This morning, I opened a book I’ve had on my Kindle for a while, Twelve Years a Slave, a memoir by Solomon Northrup an African American freeman, who was tricked into slavery for twelve years. As books go, this was a quick read for me as I am used to much more complex and nuanced history. However, a memoir is a memoir…one person’s accounting of his or her experiences over some finite period of time.
As I have not seen the movie, I have no idea if it follows he book’s story line, but think the book would make excellent reading for high school and above kids. Some have worried about the violence in the book, however, given the level of violence in modern culture, this book is tame.
I found nothing in the book I had not already discovered reading US history of this period.
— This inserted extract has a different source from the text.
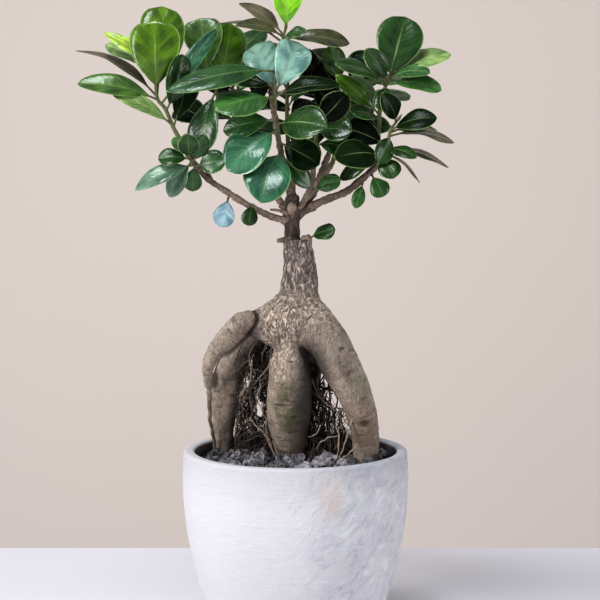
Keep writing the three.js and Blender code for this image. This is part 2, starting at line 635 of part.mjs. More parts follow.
// Skin of the swollen roots and the stock, polygonised cell by cell
function swollenSolid() {
  const routes = SWOLLEN.map((rows) => rows.map((row) => ({ point: seen(row), radius: row[3] })));
  const box = new THREE.Box3();
  for (const { point, radius } of routes.flat())
    box.union(new THREE.Box3().setFromCenterAndSize(point, new THREE.Vector3().setScalar(2 * radius)));
  box.expandByScalar(SKIN_CELL);
  const size = box.getSize(new THREE.Vector3()).divideScalar(SKIN_CELL).ceil();
  const values = new Map();
  const key = (i, j, k) => (i * 1000 + j) * 1000 + k;
  const at = (i, j, k) => new THREE.Vector3(i, j, k).multiplyScalar(SKIN_CELL).add(box.min);
  const valueAt = (i, j, k) => {
    const id = key(i, j, k);
    if (!values.has(id)) values.set(id, swollenDistance(at(i, j, k), routes));
    return values.get(id);
  };
  const positions = [];
  for (let i = 0; i < size.x; i++)
    for (let j = 0; j < size.y; j++)
      for (let k = 0; k < size.z; k++) {
        const corners = CORNERS.map(([a, b, c]) => [i + a, j + b, k + c]);
        const inside = corners.map((corner) => valueAt(...corner));
        const kind = inside.reduce((sum, d, n) => sum + (d < 0 ? 1 << n : 0), 0);
        for (let n = kind * 16; triTable[n] >= 0; n++) {
          const [a, b] = EDGES[triTable[n]];
          const share = THREE.MathUtils.clamp(inside[a] / (inside[a] - inside[b]), 0.12, 0.88);
          positions.unshift(at(...corners[a]).lerp(at(...corners[b]), share));
        }
      }
  const skin = new THREE.BufferGeometry().setFromPoints(positions);
  return solidOf(skin);
}

function trunkSolid() {
  let trunk = swollenSolid().add(limbOf(GRAFT, 10));
  for (const rows of WOOD) trunk = trunk.add(limbOf(rows, 5));
  for (const rows of PRUNED_STUBS) trunk = trunk.add(limbOf(rows, 5));
  for (const rows of FINE_ROOTS) trunk = trunk.add(limbOf(rows, 4));
  return largestBody(trunk);
}

// Outer radius of the pot at a height, widest a little under the lip
const POT_OUTER = [
  [44, 0], [47, 1.6], [50.4, 8], [56.4, 24], [62, 44], [66, 67], [POT_RADIUS, 92],
  [POT_RADIUS - 0.7, POT_HEIGHT - LIP_ROUND],
];
const POT_INNER = [
  [43, POT_FLOOR],
  ...POT_OUTER.filter(([, z]) => z > POT_FLOOR + 4).map(([r, z]) => [r - POT_WALL, z]),
];

// Radius of the pot's inside at a height
function insideRadius(z) {
  const above = Math.max(POT_INNER.findIndex((p) => p[1] > z), 1);
  const [low, high] = [POT_INNER[above - 1], POT_INNER[above]];
  return low[0] + ((z - low[1]) / (high[1] - low[1])) * (high[0] - low[0]);
}

function potSolid() {
  const [lipOuter, lipInner] = [POT_OUTER.at(-1)[0], POT_INNER.at(-1)[0]];
  const profile = [
    [0, 0], ...POT_OUTER,
    [lipOuter - LIP_ROUND * 0.3, POT_HEIGHT - LIP_ROUND * 0.3], [lipOuter - LIP_ROUND, POT_HEIGHT],
    [lipInner + LIP_ROUND, POT_HEIGHT], [lipInner + LIP_ROUND * 0.3, POT_HEIGHT - LIP_ROUND * 0.3],
    ...POT_INNER.toReversed(), [0, POT_FLOOR],
  ];
  return turned(profile);
}

// A solid turned round the pot's axis
function turned(profile) {
  const lathe = new THREE.LatheGeometry(profile.map(([r, z]) => new THREE.Vector2(r, z)), POT_SIDES);
  return solidOf(lathe.rotateX(Math.PI / 2));
}

// A filling of the pot between two heights, kept off the wall
function filling(low, high) {
  const levels = [low, ...POT_INNER.map((p) => p[1]).filter((z) => z > low + 3 && z < high - 9), high];
  const profile = levels.map((z) => [insideRadius(z) - GAP - 0.1, z]);
  return turned([[0, low], ...profile, [0, high]]);
}

// Plain holes that the swollen roots stand in
function cutRootHoles(solid) {
  let cut = solid;
  for (const rows of ROOTS_IN_SOIL)
    cut = cut.subtract(limbOf(rows.filter((row) => row[1] < 125), HOLE_SIDES, GAP + 0.9));
  return cut;
}

function soilSolid() {
  return largestBody(cutRootHoles(filling(POT_FLOOR + GAP, SOIL_TOP)));
}

// Angular stones in a spiral over the whole surface, sunk into the bed that holds them together
function gravelSolid() {
  const draw = drawFrom(7);
  const reach = insideRadius(BED_TOP) - STONE_SIZE[1] - 0.6;
  const count = Math.round((Math.PI * reach * reach) / (STONE_SPACING * STONE_SPACING));
  let bed = filling(SOIL_TOP + GAP, BED_TOP);
  for (let i = 0; i < count; i++) {
    const radius = reach * Math.sqrt((i + 0.5) / count);
    const stone = new THREE.OctahedronGeometry(1, 0)
      .rotateX(6 * draw())
      .rotateY(6 * draw())
      .rotateZ(6 * draw());
    const size = STONE_SIZE[0] + (STONE_SIZE[1] - STONE_SIZE[0]) * draw();
    stone.scale(size, size * (0.7 + 0.3 * draw()), size * (0.5 + 0.2 * draw()));
    stone.rotateZ(6 * draw());
    const turn = i * GOLDEN_ANGLE;
    stone.translate(radius * Math.cos(turn), radius * Math.sin(turn), BED_TOP + 1.6 * draw());
    bed = bed.add(solidOf(stone));
  }
  return largestBody(cutRootHoles(bed));
}

const MATERIALS = {
  concrete: new THREE.MeshStandardMaterial({ color: 0xd9d8d8, roughness: 0.85, metalness: 0 }),
  soil: new THREE.MeshStandardMaterial({ color: 0x1d1916, roughness: 1, metalness: 0 }),
  gravel: new THREE.MeshStandardMaterial({ color: 0x565d66, roughness: 0.9, metalness: 0 }),
  bark: new THREE.MeshStandardMaterial({ color: 0x9c8873, roughness: 0.8, metalness: 0 }),
  leaf: new THREE.MeshStandardMaterial({ color: 0x2f6b33, roughness: 0.35, metalness: 0 }),
  young: new THREE.MeshStandardMaterial({ color: 0x6fa334, roughness: 0.4, metalness: 0 }),
};
const YOUNG = ["shoot_left"];

function addNode(group, name, solid, material) {
  const mesh = new THREE.Mesh(geometryOf(solid), material);
  mesh.name = name;
  group.add(mesh);
}

const plant = new THREE.Group();
addNode(plant, "pot", potSolid(), MATERIALS.concrete);
addNode(plant, "potting_soil", soilSolid(), MATERIALS.soil);
addNode(plant, "gravel", gravelSolid(), MATERIALS.gravel);
addNode(plant, "ginseng_trunk", trunkSolid(), MATERIALS.bark);
for (const [name, solid] of leafySolids())
  addNode(plant, name, solid, YOUNG.includes(name) ? MATERIALS.young : MATERIALS.leaf);

export default plant;
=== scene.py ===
"""A ginseng ficus in a whitewashed concrete pot, dressed over its CAD frame."""

import math

import bpy
import numpy as np
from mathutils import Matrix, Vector, noise


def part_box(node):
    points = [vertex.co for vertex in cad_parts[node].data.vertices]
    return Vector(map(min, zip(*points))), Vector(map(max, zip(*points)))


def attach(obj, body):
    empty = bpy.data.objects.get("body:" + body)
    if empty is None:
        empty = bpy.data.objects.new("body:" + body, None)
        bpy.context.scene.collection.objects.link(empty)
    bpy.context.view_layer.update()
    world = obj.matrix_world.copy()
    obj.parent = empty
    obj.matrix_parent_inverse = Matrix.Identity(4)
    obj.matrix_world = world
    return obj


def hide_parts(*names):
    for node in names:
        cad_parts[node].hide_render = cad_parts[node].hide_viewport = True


bl_info = {
    "name": "Potted ginseng ficus",
    "version": (1, 0, 0),
    "blender": (4, 5, 0),
    "location": "View3D > Sidebar > Ficus",
    "description": "Builds the pot, gravel, swollen roots and leafy stems of a ginseng ficus",
    "category": "Add Mesh",
}

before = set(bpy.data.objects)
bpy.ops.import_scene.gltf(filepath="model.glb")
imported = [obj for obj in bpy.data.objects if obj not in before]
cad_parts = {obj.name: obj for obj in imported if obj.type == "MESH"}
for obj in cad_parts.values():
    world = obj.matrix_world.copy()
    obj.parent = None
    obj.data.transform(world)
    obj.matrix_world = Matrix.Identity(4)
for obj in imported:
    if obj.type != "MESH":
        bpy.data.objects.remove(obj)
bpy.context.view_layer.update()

# Plant and pot are worked out in millimetres, and meshes are written in metres
MM = 0.001
DEGREE = math.pi / 180
GOLDEN_ANGLE = 137.5 * DEGREE

# Pot: height and greatest radius from the frame, then its wall, floor and rounded lip
POT_LOW, POT_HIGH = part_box("pot")
POT_HEIGHT = (POT_HIGH.z - POT_LOW.z) / MM
POT_RADIUS = round((POT_HIGH.x - POT_LOW.x) / 2 / MM, 1)
POT_WALL = 5.5
POT_FLOOR = 7
LIP_ROUND = 1.6

# The pot's outside below its widest place: radius and height. Then the height of the widest place,
# how far the side draws in above it, the floor's radius, and how much thicker the wall is at the rim
POT_SIDE = [[44, 0], [47, 1.6], [50.4, 8], [56.4, 24], [62, 44], [66, 67]]
WIDEST_HEIGHT = 92
DRAWN_IN = 0.7
FLOOR_RADIUS = 43
RIM_EXTRA = 0.9

# Gravel, from the frame: the top of the soil that the stones lie on
BED_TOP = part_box("gravel")[0].z / MM + 4.2

# The front view that the plant's points are given in: an eye this high and this far from the axis.
# The camera stands there, a little to the right, and looks down by so many degrees
EYE_HEIGHT = 321
EYE_DISTANCE = 1184
EYE_RIGHT = 2.7
LOOK_DOWN = 5.85

SKIN_CELL = 0.8
BLEND = 5
FINGER_BLEND = 1.2
STOCK_TOP = 235.6
ROOT_FOOT = 91.5

# Leaves: how far they keep from other leaves and from wood, and the steps that they are moved by
LEAF_CLEARANCE = 3.6
WOOD_CLEARANCE = 1.5
DEPTH_STEP = 4
MOST_STEPS = 7
SAMPLE_ROWS = 8
GAP = 0.3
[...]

The book caused a great deal of outrage at the time Northrup wrote it, and for good reasons.
Several things struck me:
1/ Mr. Northrup was better read than many people are today. He writes in the beautiful nineteenth century style reminiscent of Jane Austen, the Brontes or Gorge Elliot (Mary Ann Evans). Although he is not descriptive of interior psychology as Austen, his characterizations (appearances) of individuals is excellent down to the shades of skin and eye color. Moreover, he is very cognizant of his milieu and describes in great detail, food, clothing, flora and fauna as he is sent from Washington DC to Virginia and south to Louisiana and Texas.
2/ Mr Northrup appears to have survived his ordeal without undue anger towards Whites or fellow Blacks as a group. He thinks the peculiar institution of slavery is abominable, but has kind words for each person who helped him along the way. He also overcomes attacks by fellow slaves and even reports the whereabouts of some fugitive slaves (who attacked him) at one point.
3/ He is not a racist. He has great regard for his country and takes the words of Jefferson, whom he quotes, quite seriously … “We hold these truths to be self-evident, that all men are created equal and endowed by their creator with certain unalienable rights” …
4/ He is learned and quotes Wordsworth and other poets in his memoir. For example, speaking of a child who grows up to become a bully, he says, “the child is father of the man.”
Although I am not partial to memoirs, I was very impressed by the book.
I probably won’t see the film, however.
On a lighter note, this morning, I had the second in a series of three shots of Hyaluronic acid. Doctor McConnell said this drug mimics only one of the components of synovial fluid and designed to provide lubricant to the knee-joint. He also said, the third shot will be it… If I find myself in much pain a couple of months after the third shot the only recourse is knee-joint replacement surgery.
Okay, that was not very cheerful so how about this … the Robins are back and singing their hearts out. I discovered a Mockingbird on the suet feeder. And the US Park Service announced when the Cherry blossoms will bloom in April.